Higher education increasingly requires teamwork to get the job done. Yet, turning a faculty of independent-minded operators into a team of cooperators and collaborators is a daunting challenge. A reward system that encourages competition for scarce resources makes it even more difficult to motivate faculty to rally around a common cause. In this paper, we draw from historian Doris Kearns Goodwin’s Team of Rivals: The Political Genius of Abraham Lincoln, to discuss what it takes for leaders to get rivals to work together for the good of the order. 

First, we propose that academic leaders do a better job of emphasizing the mutually reinforcing nature of teaching, scholarship, and service in carrying out the University’s purpose, as well as better rewarding different kinds of faculty contributions to that purpose. We reason further that the best way to do this is by cultivating an academic environment that promotes and rewards teamwork. By shifting the administrative focus from an individual orientation to a team orientation, we believe the environment within which faculty members live and work can be made more engaging, rewarding, and productive. 

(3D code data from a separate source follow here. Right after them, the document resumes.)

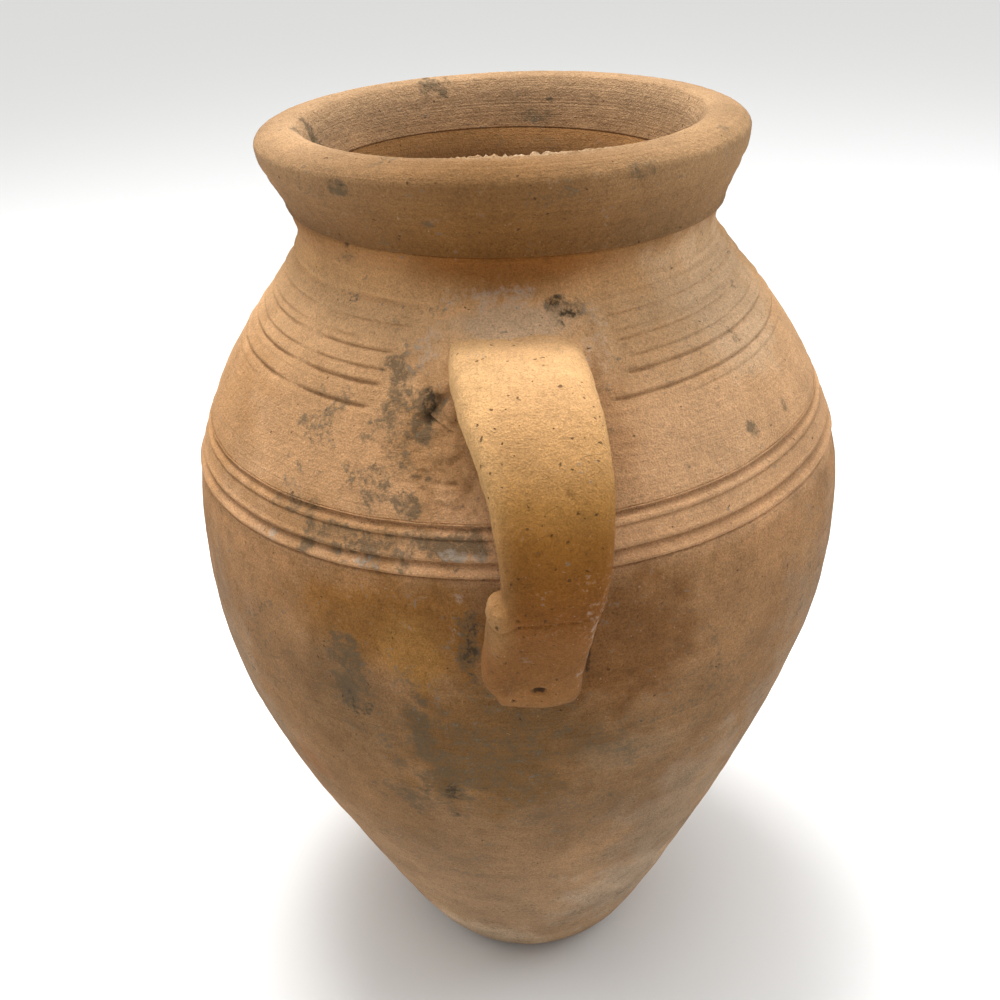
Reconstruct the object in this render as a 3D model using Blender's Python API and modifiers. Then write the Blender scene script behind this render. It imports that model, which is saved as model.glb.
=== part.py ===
"""A two-handled terracotta jar, built up the way a potter builds it.

The jar is thrown as a lower and an upper body, joined at the belly under an
applied band. A heavy collar is thrown onto the neck, and two strap handles
are luted on with pads of soft clay. Everything is in metres, +Z up, and the
origin is the centre of the underside of the foot. One handle points to -Y.
"""
import math

import bmesh
import bpy
from mathutils import Matrix, Vector

# ---- driving dimensions, in metres -------------------------------------------

JAR_HEIGHT = 0.380          # foot to the crest of the rim
BASE_RADIUS = 0.0505        # flat underside
FOOT_RADIUS = 0.0540        # just above the rounded heel
HEEL_HEIGHT = 0.0046
FOOT_SPLAY = 63.6           # degrees, slope of the wall where it leaves the heel
BELLY_RADIUS = 0.1298
BELLY_HEIGHT = 0.2293
NECK_RADIUS = 0.0782        # waist under the collar
COLLAR_HEIGHT = 0.0304      # seam under the collar, up to the crest
RIM_RADIUS = 0.0894         # widest part of the collar
RIM_DROP = 0.0055           # from the crest down to the widest part
CREST_RADIUS = 0.0770

WALL = 0.0088
FLOOR = 0.0115

BAND_BOTTOM = 0.2591
BAND_WIDTH = 0.0170
BAND_THICKNESS = 0.0034
BAND_PROUD = 0.0010         # how far the band stands out from the wall

HANDLE_TOP = 0.3190         # height where the strap leaves the shoulder
HANDLE_FOOT = 0.2240        # height where it comes back to the belly
HANDLE_REACH = 0.0235       # strap's middle line, out beyond the belly
HANDLE_BEND = 0.2840        # height of the strap's furthest point
HANDLE_LEAN = 0.0085        # sideways bow of the strap
STRAP_WIDTH = 0.0440        # at the shoulder
STRAP_THICKNESS = 0.0145
STRAP_TAPER = 0.68          # width at the belly, as a share of that at the shoulder

PAD_MARGIN = 0.0055         # luting pad, out past the strap's edges
PAD_HEIGHT = 0.0060         # how far a pad stands off the wall
PAD_SINK = 0.0035           # its middle lies this far inside the wall's surface

LAP = 0.0060                # the belly joint rises this much from inside to outside
SEAM_RISE = 0.0105          # the collar's seam rises this much from outside to inside
THROAT_RADIUS = 0.0665      # inside of the neck at the collar's seam
THROAT_FLARE = 0.0045       # the collar's mouth opens this much wider
MOUTH_DROP = 0.0090         # depth of the rounding on the mouth side of the crest
FLOOR_CURVE = 0.0120        # height of the sweep from the floor into the wall
GROOVE_DEPTH = 0.0009
BAND_GROOVES = 3
ROOT_DEPTH = 0.0050         # a strap's middle line ends this far inside the wall's surface

GAP = 0.0003                # left between pieces that touch
SEAM_GAP = 0.0004           # the same, measured along a slope
TURNED_STEPS = 64
WALL_POINTS = 9             # points along each of the two outer wall curves
ROLL_STEPS = 4
SECTION_POINTS = 14
STRAP_STEPS = 9
PAD_SEGMENTS = 24

TERRACOTTA = (0.47, 0.27, 0.13, 1.0)
STRAP_CLAY = (0.56, 0.36, 0.18, 1.0)


def clear_scene():
    for old in list(bpy.data.objects):
        bpy.data.objects.remove(old, do_unlink=True)


def collection(name):
    made = bpy.data.collections.new(name)
    bpy.context.scene.collection.children.link(made)
    return made


def clay(name, colour, roughness):
    material = bpy.data.materials.new(name)
    material.use_nodes = True
    shader = material.node_tree.nodes["Principled BSDF"]
    shader.inputs["Base Color"].default_value = colour
    shader.inputs["Roughness"].default_value = roughness
    shader.inputs["Metallic"].default_value = 0.0
    return material


# ---- outlines: (radius, height) pairs ----------------------------------------

def bezier(start, leave, arrive, end, points):
    """Points on a cubic curve, both ends included."""
    found = []
    for step in range(points):
        t = step / (points - 1)
        s = 1.0 - t
        weights = (s ** 3, 3 * s * s * t, 3 * s * t * t, t ** 3)
        found.append(tuple(sum(w * p[axis] for w, p in zip(weights, (start, leave, arrive, end)))
                           for axis in (0, 1)))
    return found


BAND_TOP = BAND_BOTTOM + BAND_WIDTH
SEAM_HEIGHT = JAR_HEIGHT - COLLAR_HEIGHT       # where the collar meets the neck
SEAM_RADIUS = NECK_RADIUS + 0.0014
WAIST_HEIGHT = SEAM_HEIGHT - 0.0068            # the neck is narrowest just below the seam


def outer_wall():
    """The outside of the jar from the heel to the waist, going up."""
    rise = BELLY_HEIGHT - HEEL_HEIGHT
    splay = math.radians(FOOT_SPLAY)
    heel = (FOOT_RADIUS, HEEL_HEIGHT)
    belly = (BELLY_RADIUS, BELLY_HEIGHT)
    waist = (NECK_RADIUS, WAIST_HEIGHT)
    leave = 0.822 * rise
    shoulder = WAIST_HEIGHT - BELLY_HEIGHT
    lower = bezier(heel,
                   (heel[0] + leave * math.cos(splay), heel[1] + leave * math.sin(splay)),
                   (belly[0], belly[1] - 0.100 * rise), belly, WALL_POINTS)
    upper = bezier(belly, (belly[0], belly[1] + 0.567 * shoulder),
                   (waist[0], waist[1] - 0.160 * shoulder), waist, WALL_POINTS)
    return lower + upper[1:]


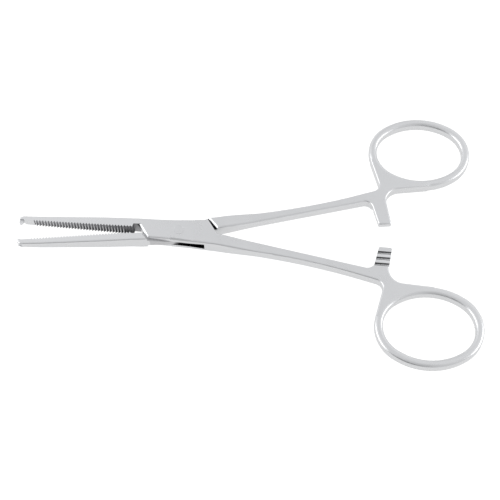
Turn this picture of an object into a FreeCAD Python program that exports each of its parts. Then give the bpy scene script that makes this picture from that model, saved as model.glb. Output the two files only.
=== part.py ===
import FreeCAD, Part
import math
import os

V = FreeCAD.Vector

# Hysterectomy forceps: a box-lock clamp of two forged halves and one lock pin.
#
# The frame: the pin's axis is the line x = y = 0, the instrument lies on z = 0, and
# the jaws point to -X. Both halves are drawn shut, along the X axis. The female half
# has its jaw on +Y and its finger ring on -Y, and the male half is its mirror image.
# Each is then turned about the pin by the opening angle, one each way.

DIMS = {
    # The whole instrument
    "female_opening": 3.87,
    "male_opening": 4.2,
    "box_thick": 4.8,
    "shank_thick": 3.4,
    # Jaws, as widths from the closing line at stations along X
    "female_jaw_length": 49.1,
    "male_jaw_length": 48.8,
    "jaw_tip_thick": 2.4,
    "jaw_root_thick": 4.6,
    "nose_length": 0.9,
    "female_nose_half": 1.30,
    "male_nose_half": 1.10,
    "nose_thick": 1.9,
    "female_tip_half": 1.60,
    "male_tip_half": 1.50,
    "female_jaw_fore_half": 1.84,
    "male_jaw_fore_half": 1.88,
    "jaw_fore_at": -42.0,
    "female_jaw_mid_half": 2.86,
    "male_jaw_mid_half": 2.45,
    "jaw_mid_at": -23.5,
    "jaw_blend": 3.0,
    "female_jaw_blend_half": 3.10,
    "male_jaw_blend_half": 2.55,
    "female_jaw_root_half": 3.20,
    "male_jaw_root_half": 2.75,
    # Box, as half widths: the jaw's side runs on from the jaw, the shank's side into the shank
    "box_length": 22.8,
    "box_half": 3.5,
    "box_end_half": 4.05,
    "female_flare": 5.0,
    "male_flare": 2.5,
    "box_back_half": 3.2,
    # Shanks, which are bent apart a little behind the box
    "female_bend": 0.53,
    "male_bend": 0.20,
    "female_root_swell": 0.2,
    "male_root_swell": 0.7,
    "shank_flat_at": 24.0,
    "shank_flat_half": 4.98,
    "female_shank_width": 3.25,
    "male_shank_width": 3.0,
    "shank_mid_at": 41.0,
    "shank_mid_half": 7.03,
    "shank_end_at": 57.0,
    "shank_end_half": 10.25,
    "shank_inner_angle": 9.19,
    # Box lock
    "wall_slant": 35.0,
    "bevel_to_jaws": 0.44,
    "bevel_to_rings": 0.16,
    "slot_thick": 1.8,
    "slot_flare": 0.55,
    "slot_flat_radius": 5.0,
    "slot_radius": 8.9,
    "swell_start": 9.0,
    "swell_half": 3.1,
    "run_gap": 0.05,
    "shoulder_gap": 0.15,
    "pin_radius": 1.0,
    "head_radius": 1.5,
    "head_depth": 0.5,
    # Jaw faces
    "jaw_gap": 0.1,
    "ridge_pitch": 0.9,
    "ridge_depth": 0.42,
    "ridge_land": 0.2,
    "ridge_count": 34,
    "ridge_start": 44.6,
    "female_relief": 1.1,
    "male_relief": 0.35,
    "tooth_length": 1.15,
    "tooth_width": 1.0,
    "tooth_height": 0.85,
    "prong_height": 0.35,
    "tooth_gap": 0.12,
    # Finger rings
    "ring_at": 75.6,
    "ring_offset": 24.5,
    "ring_long": 28.9,
    "ring_short": 23.3,
    "ring_wire": 2.5,
    "ring_tilt": 3.85,
    "ring_end_radius": 10.3,
    "ring_round": 1.05,
    "ring_flats": 3,
    "neck_left_angle": 14.5,
    "neck_low_angle": 6.0,
    "neck_fillet": 2.5,
    "web_fillet": 4.5,
    # Ratchet
    "ratchet_at": 62.12,
    "ratchet_width": 3.9,
    "ratchet_left_lean": 10.5,
    "ratchet_right_lean": 5.3,
    "ratchet_reach": 1.2,
    "ratchet_corner": 0.5,
    "ratchet_cut": 6.2,
    "ratchet_pitch": 2.0,
    "ratchet_teeth": 3,
    "ratchet_depth": 0.45,
    "ratchet_land": 1.1,
    "ratchet_gap": 0.1,
    "ratchet_clear": 11.0,
    "ratchet_fillet": 2.2,
    # Rounded edges
    "bar_round": 0.55,
}

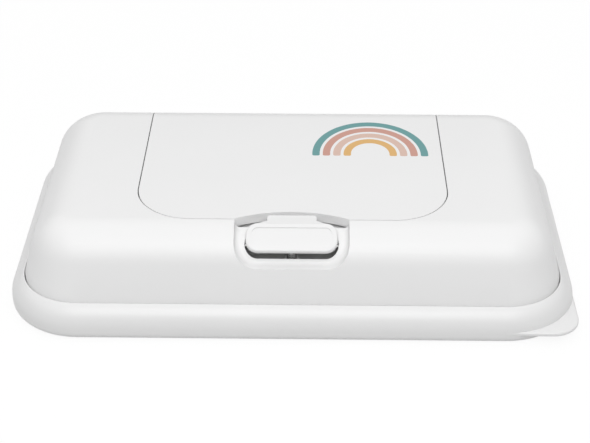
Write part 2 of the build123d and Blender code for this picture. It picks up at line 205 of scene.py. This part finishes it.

We then apply four of Lincoln’s leadership qualities: (a) acknowledging when failed policies demand a change in direction, (b) leading by example, (c) understanding the emotional needs of the team, and (d) establishing trust and keeping your word to the challenge of transforming a highly individualistic faculty into an academic team. This requires a clear vision and having all team members understand the bigger picture and their roles and responsibilities in bringing the bigger picture into focus. 

Finally, we discuss the power of teams to accomplish what cannot be accomplished individually, and take the discussion beyond the college campus to include implications for the larger park and recreation profession. What we learn from studying Lincoln is that the key to success rests in a self-assurance that allows leaders to surround themselves with highly competent contrarians while simultaneously persuading them to embrace a unifying vision that serves the best interests of all.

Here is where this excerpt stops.